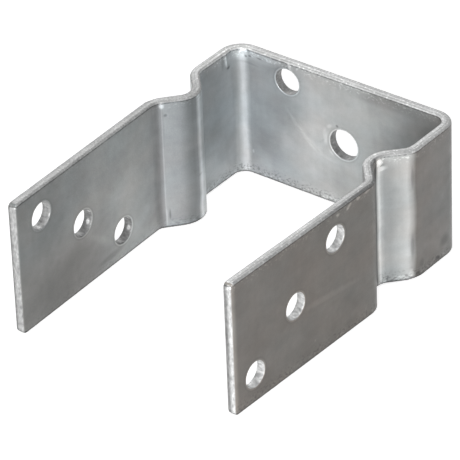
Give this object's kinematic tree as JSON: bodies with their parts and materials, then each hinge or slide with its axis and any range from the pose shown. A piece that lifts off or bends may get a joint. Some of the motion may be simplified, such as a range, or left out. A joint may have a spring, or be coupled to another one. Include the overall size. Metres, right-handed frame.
==
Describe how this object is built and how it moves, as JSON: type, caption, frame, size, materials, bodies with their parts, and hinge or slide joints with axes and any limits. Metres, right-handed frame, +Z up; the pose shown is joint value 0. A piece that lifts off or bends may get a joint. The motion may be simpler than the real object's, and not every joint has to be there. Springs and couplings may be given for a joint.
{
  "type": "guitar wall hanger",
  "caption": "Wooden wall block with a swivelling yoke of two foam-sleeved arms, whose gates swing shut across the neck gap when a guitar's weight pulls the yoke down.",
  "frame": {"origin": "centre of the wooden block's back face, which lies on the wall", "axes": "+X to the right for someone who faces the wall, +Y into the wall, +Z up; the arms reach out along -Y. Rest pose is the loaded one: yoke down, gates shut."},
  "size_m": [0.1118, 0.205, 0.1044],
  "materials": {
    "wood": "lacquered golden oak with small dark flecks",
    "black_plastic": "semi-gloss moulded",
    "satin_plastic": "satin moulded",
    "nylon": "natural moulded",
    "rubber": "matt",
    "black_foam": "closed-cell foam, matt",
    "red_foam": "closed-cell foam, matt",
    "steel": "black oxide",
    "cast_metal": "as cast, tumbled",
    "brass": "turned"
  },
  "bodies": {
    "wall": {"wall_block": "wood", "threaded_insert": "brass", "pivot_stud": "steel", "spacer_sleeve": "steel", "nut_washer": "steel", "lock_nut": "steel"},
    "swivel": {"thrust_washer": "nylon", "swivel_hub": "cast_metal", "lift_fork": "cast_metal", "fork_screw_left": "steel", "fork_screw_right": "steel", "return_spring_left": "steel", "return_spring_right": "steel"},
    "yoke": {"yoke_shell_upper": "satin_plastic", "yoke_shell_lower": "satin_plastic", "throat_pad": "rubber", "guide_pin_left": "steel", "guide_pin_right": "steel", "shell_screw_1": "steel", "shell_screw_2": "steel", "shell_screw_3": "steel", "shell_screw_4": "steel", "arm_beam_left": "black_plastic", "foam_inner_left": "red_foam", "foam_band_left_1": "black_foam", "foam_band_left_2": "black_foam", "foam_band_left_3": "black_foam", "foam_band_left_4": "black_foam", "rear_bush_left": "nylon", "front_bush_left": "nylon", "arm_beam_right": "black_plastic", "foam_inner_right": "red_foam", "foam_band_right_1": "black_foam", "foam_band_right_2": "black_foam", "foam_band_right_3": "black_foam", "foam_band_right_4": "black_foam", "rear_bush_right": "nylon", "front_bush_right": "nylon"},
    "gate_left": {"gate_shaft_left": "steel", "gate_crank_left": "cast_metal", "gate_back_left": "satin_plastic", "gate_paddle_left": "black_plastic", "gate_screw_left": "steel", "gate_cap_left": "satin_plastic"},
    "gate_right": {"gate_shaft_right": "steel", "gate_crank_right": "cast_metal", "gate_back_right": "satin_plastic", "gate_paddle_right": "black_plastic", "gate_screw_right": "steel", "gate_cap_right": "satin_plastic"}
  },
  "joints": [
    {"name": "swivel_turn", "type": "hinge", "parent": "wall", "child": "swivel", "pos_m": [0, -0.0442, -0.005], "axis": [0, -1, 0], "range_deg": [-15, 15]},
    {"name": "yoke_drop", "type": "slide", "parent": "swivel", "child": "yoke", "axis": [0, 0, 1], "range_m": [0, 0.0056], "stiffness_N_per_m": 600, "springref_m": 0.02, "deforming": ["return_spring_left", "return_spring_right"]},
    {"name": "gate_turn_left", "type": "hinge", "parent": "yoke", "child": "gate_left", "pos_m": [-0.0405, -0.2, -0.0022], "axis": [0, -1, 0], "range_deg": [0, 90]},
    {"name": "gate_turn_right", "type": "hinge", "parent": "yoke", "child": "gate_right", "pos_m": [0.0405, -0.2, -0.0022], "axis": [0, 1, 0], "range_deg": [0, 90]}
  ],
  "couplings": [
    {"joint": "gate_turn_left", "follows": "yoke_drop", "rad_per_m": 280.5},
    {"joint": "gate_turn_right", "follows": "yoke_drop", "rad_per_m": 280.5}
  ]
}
...
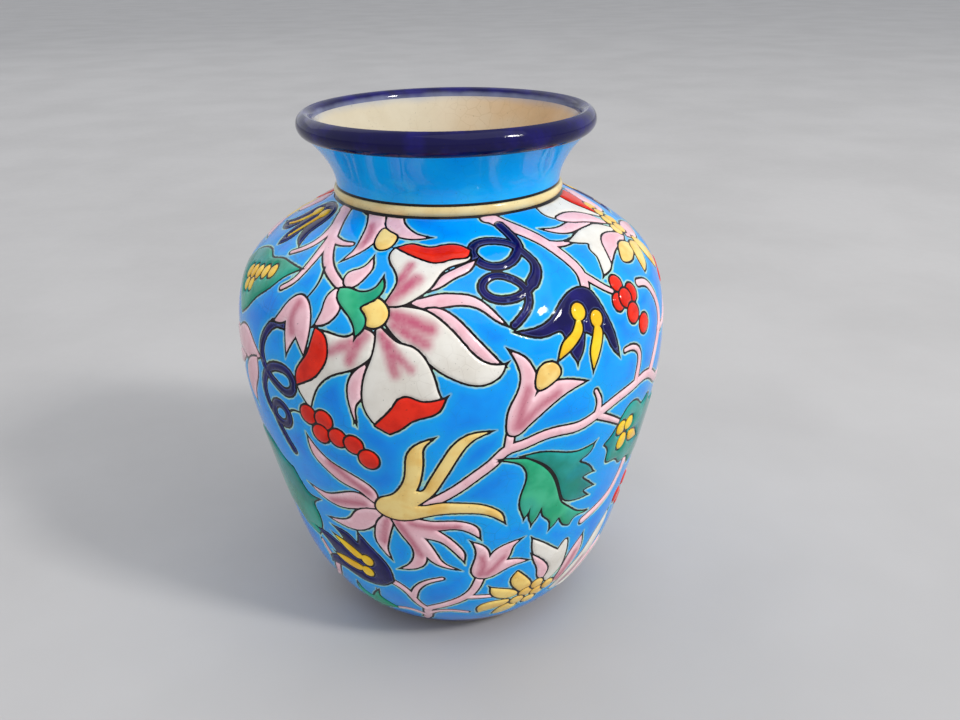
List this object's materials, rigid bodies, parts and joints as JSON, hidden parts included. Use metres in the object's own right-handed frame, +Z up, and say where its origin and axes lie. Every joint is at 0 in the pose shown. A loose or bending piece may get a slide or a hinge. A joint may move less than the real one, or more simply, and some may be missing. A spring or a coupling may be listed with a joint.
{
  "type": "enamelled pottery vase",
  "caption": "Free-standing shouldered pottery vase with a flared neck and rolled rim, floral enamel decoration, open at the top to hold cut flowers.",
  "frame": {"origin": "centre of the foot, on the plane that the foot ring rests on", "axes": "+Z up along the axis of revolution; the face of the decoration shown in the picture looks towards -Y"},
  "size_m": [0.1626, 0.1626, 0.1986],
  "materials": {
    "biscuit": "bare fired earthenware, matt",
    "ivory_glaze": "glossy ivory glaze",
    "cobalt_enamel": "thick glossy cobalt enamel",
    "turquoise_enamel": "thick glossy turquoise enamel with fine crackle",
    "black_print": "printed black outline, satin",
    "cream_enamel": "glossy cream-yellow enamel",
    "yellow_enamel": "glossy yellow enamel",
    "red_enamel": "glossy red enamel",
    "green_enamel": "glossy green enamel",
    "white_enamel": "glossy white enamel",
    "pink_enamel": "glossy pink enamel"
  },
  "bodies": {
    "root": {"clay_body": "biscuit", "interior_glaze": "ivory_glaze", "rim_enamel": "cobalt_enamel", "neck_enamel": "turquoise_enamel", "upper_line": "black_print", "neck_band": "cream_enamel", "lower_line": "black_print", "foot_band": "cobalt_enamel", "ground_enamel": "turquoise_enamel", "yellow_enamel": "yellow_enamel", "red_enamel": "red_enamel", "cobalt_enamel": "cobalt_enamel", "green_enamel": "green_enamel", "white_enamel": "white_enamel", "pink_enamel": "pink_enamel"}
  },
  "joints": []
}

> Goal
Check each line of the records above for the string "parts", and report every line that has it.

> Result
Give this object's kinematic tree as JSON: bodies with their parts and materials, then each hinge or slide with its axis and any range from the pose shown. A piece that lifts off or bends may get a joint. Some of the motion may be simplified, such as a range, or left out. A joint may have a spring, or be coupled to another one. Include the overall size. Metres, right-handed frame.
Describe how this object is built and how it moves, as JSON: type, caption, frame, size, materials, bodies with their parts, and hinge or slide joints with axes and any limits. Metres, right-handed frame, +Z up; the pose shown is joint value 0. A piece that lifts off or bends may get a joint. The motion may be simpler than the real object's, and not every joint has to be there. Springs and couplings may be given for a joint.
List this object's materials, rigid bodies, parts and joints as JSON, hidden parts included. Use metres in the object's own right-handed frame, +Z up, and say where its origin and axes lie. Every joint is at 0 in the pose shown. A loose or bending piece may get a slide or a hinge. A joint may move less than the real one, or more simply, and some may be missing. A spring or a coupling may be listed with a joint.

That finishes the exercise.